-- BEGIN --

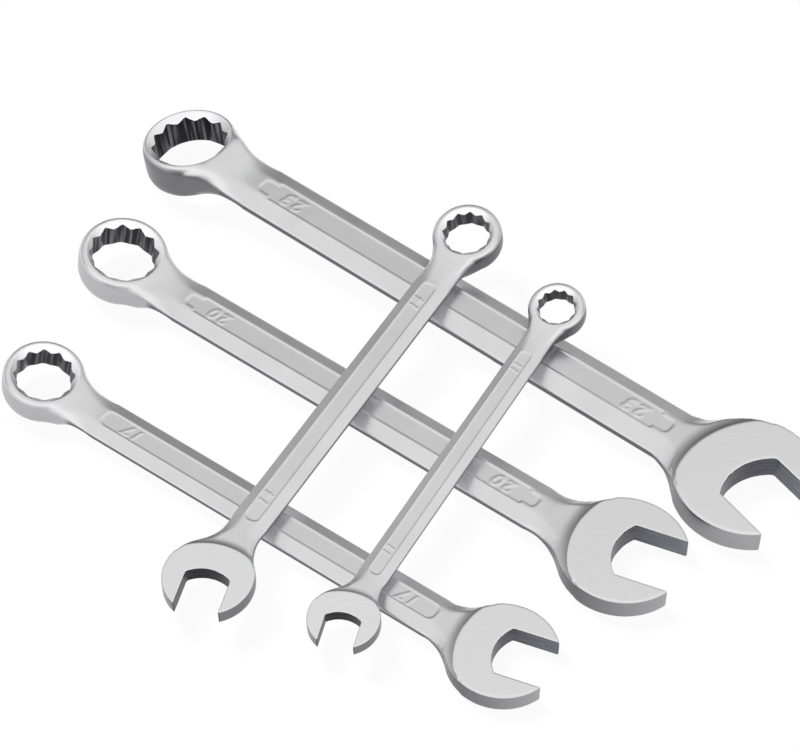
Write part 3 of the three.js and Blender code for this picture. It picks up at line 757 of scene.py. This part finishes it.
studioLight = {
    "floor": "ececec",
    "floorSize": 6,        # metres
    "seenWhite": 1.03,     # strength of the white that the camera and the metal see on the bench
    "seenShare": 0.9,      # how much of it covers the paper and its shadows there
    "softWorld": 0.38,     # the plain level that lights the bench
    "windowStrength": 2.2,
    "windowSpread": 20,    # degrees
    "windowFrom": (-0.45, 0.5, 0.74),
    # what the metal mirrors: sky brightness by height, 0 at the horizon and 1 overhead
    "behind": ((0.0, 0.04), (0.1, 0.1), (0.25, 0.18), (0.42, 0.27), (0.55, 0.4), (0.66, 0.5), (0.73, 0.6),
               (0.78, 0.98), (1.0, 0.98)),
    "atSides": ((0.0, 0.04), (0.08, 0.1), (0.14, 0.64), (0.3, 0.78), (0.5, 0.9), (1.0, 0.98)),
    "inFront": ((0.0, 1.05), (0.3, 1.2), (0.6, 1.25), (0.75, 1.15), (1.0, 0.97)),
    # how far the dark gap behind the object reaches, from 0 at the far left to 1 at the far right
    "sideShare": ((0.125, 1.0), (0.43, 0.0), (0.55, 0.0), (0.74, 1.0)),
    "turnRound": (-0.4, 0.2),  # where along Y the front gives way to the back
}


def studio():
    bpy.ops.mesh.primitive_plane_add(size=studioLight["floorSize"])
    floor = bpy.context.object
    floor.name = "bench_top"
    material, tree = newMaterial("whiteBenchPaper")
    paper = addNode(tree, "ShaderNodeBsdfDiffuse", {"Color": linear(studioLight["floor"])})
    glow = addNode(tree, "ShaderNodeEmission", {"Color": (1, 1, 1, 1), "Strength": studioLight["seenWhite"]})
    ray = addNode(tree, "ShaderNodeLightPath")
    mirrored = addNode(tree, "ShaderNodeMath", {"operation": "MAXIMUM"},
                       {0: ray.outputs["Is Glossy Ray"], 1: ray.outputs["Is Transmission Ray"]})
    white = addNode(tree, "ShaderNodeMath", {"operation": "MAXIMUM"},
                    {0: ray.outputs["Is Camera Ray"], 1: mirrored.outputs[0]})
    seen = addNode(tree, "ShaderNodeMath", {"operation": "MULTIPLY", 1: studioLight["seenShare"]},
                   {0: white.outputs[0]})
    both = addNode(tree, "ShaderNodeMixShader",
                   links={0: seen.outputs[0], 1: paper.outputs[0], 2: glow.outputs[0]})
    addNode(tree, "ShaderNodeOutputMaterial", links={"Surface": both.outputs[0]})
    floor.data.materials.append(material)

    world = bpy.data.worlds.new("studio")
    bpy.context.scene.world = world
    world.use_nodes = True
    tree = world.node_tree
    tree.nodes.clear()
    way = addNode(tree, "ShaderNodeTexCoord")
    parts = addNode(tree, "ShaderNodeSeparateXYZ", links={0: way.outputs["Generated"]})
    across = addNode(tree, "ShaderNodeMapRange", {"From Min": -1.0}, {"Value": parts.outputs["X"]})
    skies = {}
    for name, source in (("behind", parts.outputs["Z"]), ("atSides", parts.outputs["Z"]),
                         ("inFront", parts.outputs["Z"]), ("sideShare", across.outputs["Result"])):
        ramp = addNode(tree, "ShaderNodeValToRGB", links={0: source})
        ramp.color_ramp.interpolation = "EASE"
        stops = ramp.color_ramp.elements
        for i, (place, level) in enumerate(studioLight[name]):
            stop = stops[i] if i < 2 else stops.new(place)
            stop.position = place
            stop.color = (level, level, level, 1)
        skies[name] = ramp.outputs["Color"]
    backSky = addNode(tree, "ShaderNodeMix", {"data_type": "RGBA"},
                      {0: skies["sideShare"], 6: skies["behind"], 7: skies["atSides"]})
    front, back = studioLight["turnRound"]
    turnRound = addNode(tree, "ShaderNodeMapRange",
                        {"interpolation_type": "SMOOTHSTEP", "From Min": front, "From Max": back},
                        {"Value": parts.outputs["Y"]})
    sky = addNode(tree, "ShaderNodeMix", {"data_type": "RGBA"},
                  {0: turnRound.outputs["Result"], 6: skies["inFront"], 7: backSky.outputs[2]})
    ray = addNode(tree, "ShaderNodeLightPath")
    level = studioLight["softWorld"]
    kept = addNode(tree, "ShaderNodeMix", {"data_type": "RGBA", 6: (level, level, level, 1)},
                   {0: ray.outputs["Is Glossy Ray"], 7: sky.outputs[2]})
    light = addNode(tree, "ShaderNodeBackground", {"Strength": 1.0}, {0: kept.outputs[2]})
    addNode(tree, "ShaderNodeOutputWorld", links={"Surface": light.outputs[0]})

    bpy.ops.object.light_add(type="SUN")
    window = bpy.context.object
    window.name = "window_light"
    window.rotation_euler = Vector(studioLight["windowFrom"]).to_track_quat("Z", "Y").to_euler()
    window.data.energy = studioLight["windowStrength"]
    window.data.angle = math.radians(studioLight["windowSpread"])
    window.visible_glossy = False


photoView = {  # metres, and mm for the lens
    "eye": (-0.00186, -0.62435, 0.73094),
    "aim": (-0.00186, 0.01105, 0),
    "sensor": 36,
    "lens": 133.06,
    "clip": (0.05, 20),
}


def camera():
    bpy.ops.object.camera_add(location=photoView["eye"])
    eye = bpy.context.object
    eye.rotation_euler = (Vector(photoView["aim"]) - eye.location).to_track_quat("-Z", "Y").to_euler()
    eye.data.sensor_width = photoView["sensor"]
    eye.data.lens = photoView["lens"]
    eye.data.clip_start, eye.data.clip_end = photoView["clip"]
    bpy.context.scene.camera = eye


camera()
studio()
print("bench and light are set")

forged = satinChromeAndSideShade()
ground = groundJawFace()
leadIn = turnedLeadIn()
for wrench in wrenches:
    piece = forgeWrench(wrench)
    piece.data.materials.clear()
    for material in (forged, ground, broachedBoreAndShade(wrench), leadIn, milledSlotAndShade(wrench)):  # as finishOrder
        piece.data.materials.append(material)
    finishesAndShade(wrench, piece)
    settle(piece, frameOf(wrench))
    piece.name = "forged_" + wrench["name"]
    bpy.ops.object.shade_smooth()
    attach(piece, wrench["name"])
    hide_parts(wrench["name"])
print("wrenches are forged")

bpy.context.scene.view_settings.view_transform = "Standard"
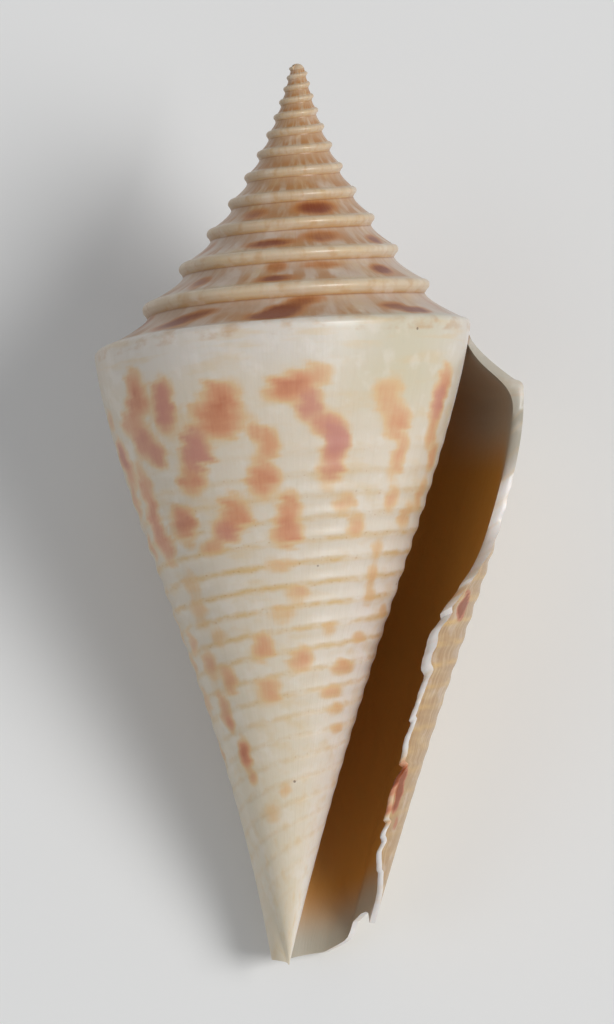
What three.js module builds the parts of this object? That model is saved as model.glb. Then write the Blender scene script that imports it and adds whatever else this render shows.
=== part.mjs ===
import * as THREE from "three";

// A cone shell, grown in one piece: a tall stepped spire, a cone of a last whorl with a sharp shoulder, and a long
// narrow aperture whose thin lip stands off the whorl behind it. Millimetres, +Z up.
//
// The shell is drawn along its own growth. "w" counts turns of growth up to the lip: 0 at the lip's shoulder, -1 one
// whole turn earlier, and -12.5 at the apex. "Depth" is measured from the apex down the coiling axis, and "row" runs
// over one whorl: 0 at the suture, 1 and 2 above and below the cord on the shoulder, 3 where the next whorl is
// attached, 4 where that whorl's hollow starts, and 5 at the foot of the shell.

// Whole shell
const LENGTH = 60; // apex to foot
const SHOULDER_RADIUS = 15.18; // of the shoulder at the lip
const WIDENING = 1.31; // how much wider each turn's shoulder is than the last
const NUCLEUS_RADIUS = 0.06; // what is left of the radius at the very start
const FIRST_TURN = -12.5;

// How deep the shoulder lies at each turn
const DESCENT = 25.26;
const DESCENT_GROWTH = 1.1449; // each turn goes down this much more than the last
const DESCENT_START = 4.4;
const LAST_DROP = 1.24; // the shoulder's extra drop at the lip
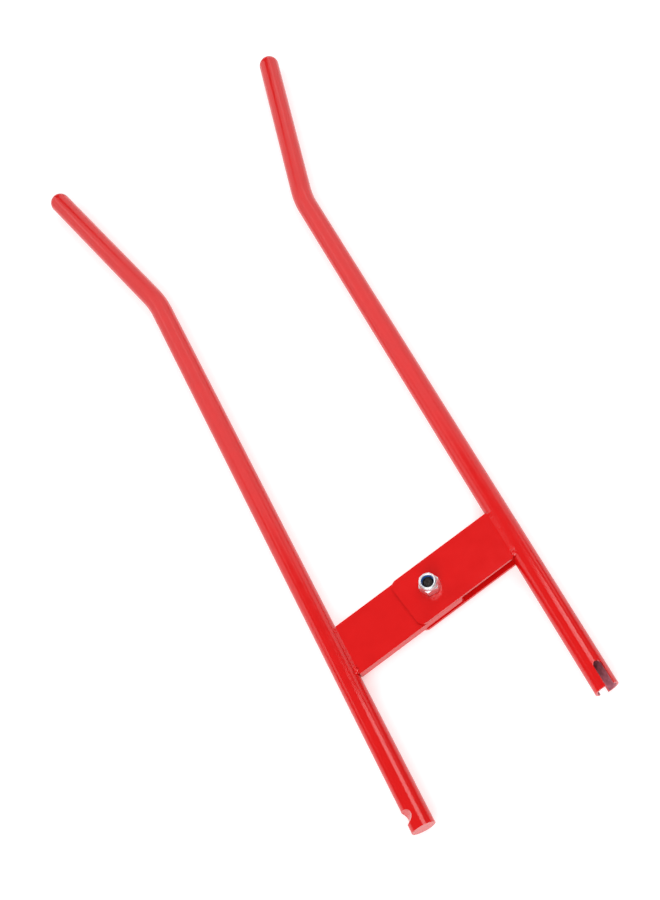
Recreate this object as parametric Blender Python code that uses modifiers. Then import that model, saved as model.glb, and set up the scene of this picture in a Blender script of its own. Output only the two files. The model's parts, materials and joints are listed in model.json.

-- END --

_SET PROBLEM:_
Only the lines from the one containing "What three.js module" through the one containing "import * as" are to be retyped, both boundary lines included, with no other material.

_ANSWER FOR THIS EXERCISE:_
What three.js module builds the parts of this object? That model is saved as model.glb. Then write the Blender scene script that imports it and adds whatever else this render shows.
=== part.mjs ===
import * as THREE from "three";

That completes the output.